===== Data to process

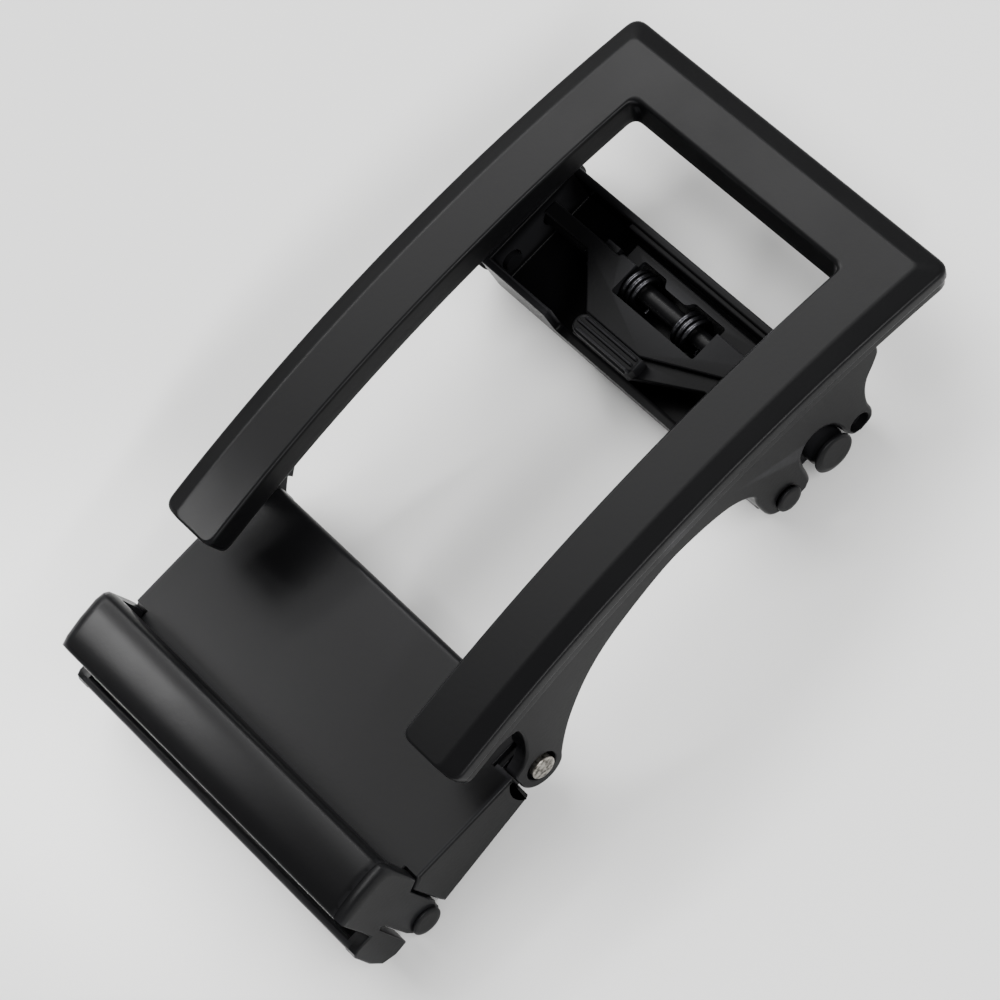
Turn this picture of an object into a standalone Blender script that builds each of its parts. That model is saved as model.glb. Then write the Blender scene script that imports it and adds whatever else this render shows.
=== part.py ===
"""Ratchet belt buckle for a 35 mm strap: a cast open face on a hinged tray with a swinging clamp loop.

Every outline is in millimetres in the casting's own frame. X = 0 is the outer edge of the nose and -X runs
to the clamp, +Y is the left rail, and Z = 0 is the top of the arch. One empty then turns the buckle until
the box and the loop's legs stand on the ground, with the middle of its footprint over the origin.
"""

import math

import bmesh
import bpy
from mathutils import Matrix

MM = 0.001
GAP = 0.3

# the arched face
ARCH_RADIUS = 150.0
ARCH_TOP_X = -30.0
HALF_WIDTH = 20.0
WINDOW_HALF = 13.2
NOSE_S = 30.2
CROSSBAR_S = 23.9
PRONG_S = -30.4
RIM_DEPTH = 2.85
SLOPE_WIDTH = 1.9
SLOPE_DROP = 0.6
STRIP = 3.0

# layers from the middle outwards, as distances from the mid-plane
WALL_IN = 16.7
WALL_OUT = 18.1
CHEEK_IN = 17.7
EAR_IN = 18.4
SIDE = 19.8

# axes of the pins: X, Z
AXLE = (-17.5, -11.2)
FRONT_PIN = (-22.9, -11.5)
REAR_PIN = (-14.0, -11.7)
HINGE = (-53.8, -13.15)
CLAMP = (-70.1, -17.15)

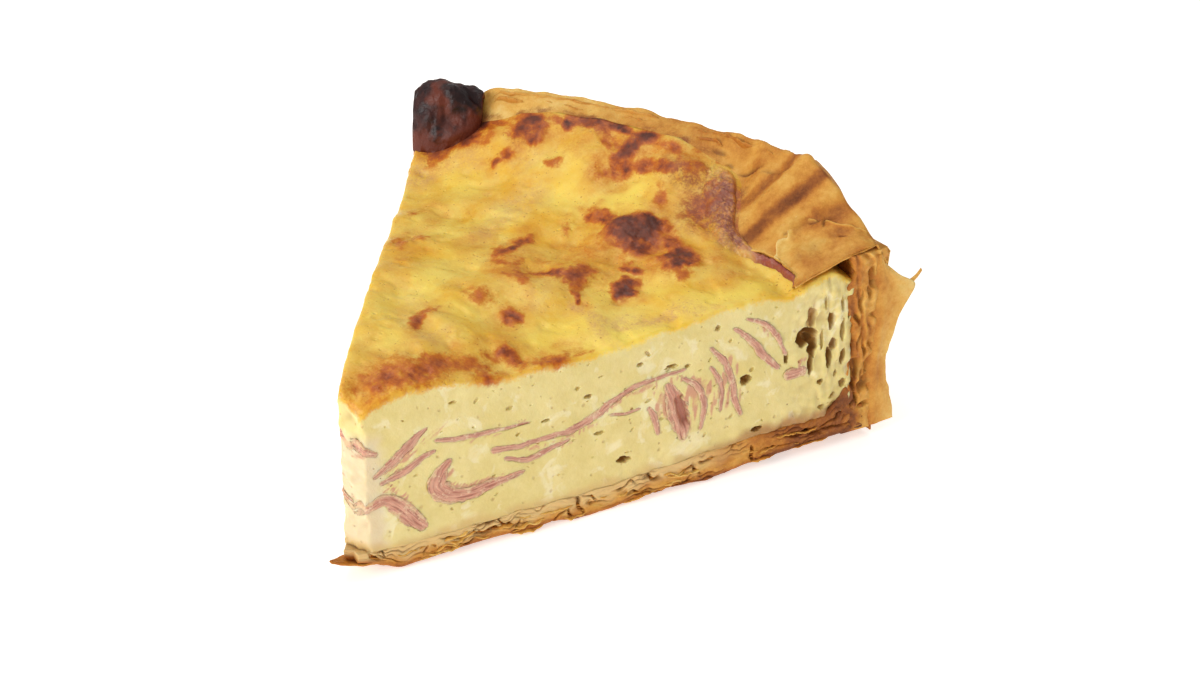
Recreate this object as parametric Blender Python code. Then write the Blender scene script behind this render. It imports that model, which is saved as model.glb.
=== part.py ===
"""A cut slice of ham and cheese quiche, modelled as separate solids.

The slice is a wedge of a round quiche baked in filo pastry: a crust that wraps the filling from below
and outside and folds in over it at one corner, a set custard filling, strips of ham that run through
the filling from one cut face to the other, a ham edge that shows beside the folded pastry, and a
scorched lump at the far corner of the rim.

Everything is laid out in wedge coordinates: a radius from the virtual tip of the slice, a height above
the table, and a sweep that is 0 at the front cut and 1 at the far cut. The shapes are worked out in
millimetres, and the finished pieces are scaled to metres.
"""

import math

import bmesh
import bpy
import numpy as np
from mathutils import Matrix, Vector, noise

METRES_PER_MILLIMETRE = 0.001

# Driving dimensions of the slice, in millimetres like every length below
TIN_RADIUS = 118.5
SLICE_ANGLE = math.radians(58.2)
NOSE_CUT = 5.0
BASE_NOSE_CUT = 3.2
WALL_INNER_RADIUS = 113.2
WALL_FLARE = 1.5
FOLD_DEPTH = 1.5
RIDGE_RADIUS = 117.2
GAP = 0.3

# Surface of the filling, as (radius, height) along three sweeps
FRONT_TOP = ((0, 35), (6, 37), (12, 39.3), (20, 39.5), (28, 38.4), (36, 37.0), (48, 36.9), (60, 37.0),
             (68, 37.6), (76, 39), (86, 40), (93, 39.4), (98, 38.5), (103, 40), (108, 40.8),
             (112, 38.6), (115, 38))
MIDDLE_TOP = ((0, 36), (10, 39), (22, 41), (40, 40), (60, 40.6), (75, 40), (88, 41.6), (98, 44.6),
              (106, 48.4), (115, 51.8))
FAR_TOP = ((0, 36.5), (6, 40), (16, 41.8), (34, 42), (50, 41.6), (64, 40.6), (80, 39.4), (95, 38.9),
           (105, 40.2), (115, 43))
MIDDLE_SWEEP = 0.46
RIM_HOLD = 3.5
BUMP_HEIGHT = 1.5
BUMP_SIZES = (12, 6)
BUMP_AT_CUTS = 0.35
RIPPLE_HEIGHT = 0.45

# Crust along the sweep, as (sweep, value)
RIM_HEIGHT = ((0, 45.2), (0.1, 49.4), (0.19, 55.2), (0.24, 53.8), (0.4, 53), (0.5, 52.4), (0.86, 52),
              (0.9, 49.6), (0.93, 47.8), (1.0, 45.4))
FLAP_EDGE = ((0, 98.8), (0.03, 100.8), (0.1, 100.9), (0.18, 100), (0.22, 101.4), (0.26, 105.6),
             (0.31, 111.2), (0.36, 111.9), (1.0, 111.9))
BASE_TOP = ((0, 6.2), (10, 5.4), (30, 5.2), (58, 5.5), (72, 6.4), (92, 7.4), (113, 8))
BASE_UNDERSIDE = ((0, 4.4), (5, 3.4), (9, 1.6), (13, 0), (96, 0), (106, 0.9), (119, 2.4))
FRONT_LIFT = ((76, 0), (90, 1.2), (100, 2.0), (119, 2.6))
CORNER_HOLLOW = 4.0
FLAP_THICKNESS = 1.1
FOLD_CREASE = 0.5
TEAR_DEPTH = 0.7

# Corner leaf, the outermost sheet that peels away at the front corner, as (height, radius)
LEAF_EDGE = ((2.8, 124.3), (6, 123.8), (12, 122.2), (20, 121.6), (27, 123.2), (32, 126.8),
             (35.6, 128.8), (37.4, 125), (40, 121), (43, 119.4))
LEAF_THICKNESS = 0.8
LEAF_ROOT = ((117.4, 5.2), (119.2, 3.4))
LEAF_DEPTHS = (1.8, 0.6)
TIP_LEAF = ((11, 0.2, 2.4, 4.2), (6, 0.4, 2.8, 3.2), (2.2, 1.0, 3.9, 2.0), (-0.8, 1.6, 5.0, 0.7))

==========

**Job:**
How many lines of the data contain the word "scene"? Answer with the number alone.

**Result below:**
2